Beavers Deflects, Pleads Not Guilty To Tax Fraud Charges
By Chuck Sudo in News on Mar 3, 2012 4:00PM
Cook County Commissioner William Beavers was formally arraigned on charges of tax fraud Friday afternoon. Beavers pleaded not guilty to the charges, which was expected. What wasn't was his verbal assault on federal prosecutor Patrick Fitzgerald after.
Beavers blamed Fitzgerald's hard-charging investigative style with facilitating the suicides of former Chicago School Board president Michael Scott, former Rod Blagojevich ally Chris Kelly, and Orlando Jones, a former Cook County aide and godson of late County Board President John Stroger. Beavers accused Fitzgerald of using "Gestapo-like tactics" in an attempt to further his career.
“Let me tell you about this federal prosecutor,” an emotional Beavers said in the lobby of the Dirksen U.S. Courthouse after his arraignment. “This is like a wild man on a train, and somebody needs to stop him. He has caused three deaths: Michael Scott, Orlando Jones and Chris Kelly with the Gestapo-type tactics that he used to try to make them tell on their friends.”

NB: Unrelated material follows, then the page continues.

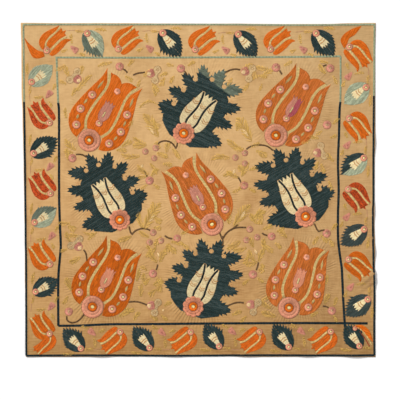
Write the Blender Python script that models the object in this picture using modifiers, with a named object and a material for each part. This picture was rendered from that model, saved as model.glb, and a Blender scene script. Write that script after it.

All three were all under federal investigation at the times of their deaths, but only Chris Kelly was directly investigated by Fitzgerald's office. Michael Scott shot himself along the banks of the Chicago River in 2009. He was under financial duress at the time of his suicide and an investigation by Chicago Public Schools' Inspector General showed he spent school system funds on parties, catered lunches and a sweep for listening devices in CPS offices. He was also subpoenaed in a federal grand jury investigation into how some students were selected for the system's magnet high schools.
Kelly overdosed on aspirin, and ingested some rat poison, in his 2009 suicide. Orlando Jones, who was being investigated by the FBI for an alleged contract scheme in Las Vegas, shot himself on a Michigan beach in 2007.
“He’s on the short list for the FBI [director] — that would be the worst thing that could happen,” Beavers said of Fitzgerald. “He would be worse than J. Edgar Hoover.”
This is the second time Beavers has tried to deflect attention away from himself since he was indicted on tax fraud charges Feb. 23. In the moments following the indictment, Beavers said he was only indicted because he wouldn't wear a wire on fellow county commissioner John Daley. Daley said at the time he didn't know why Beavers would try to drag him into the mess.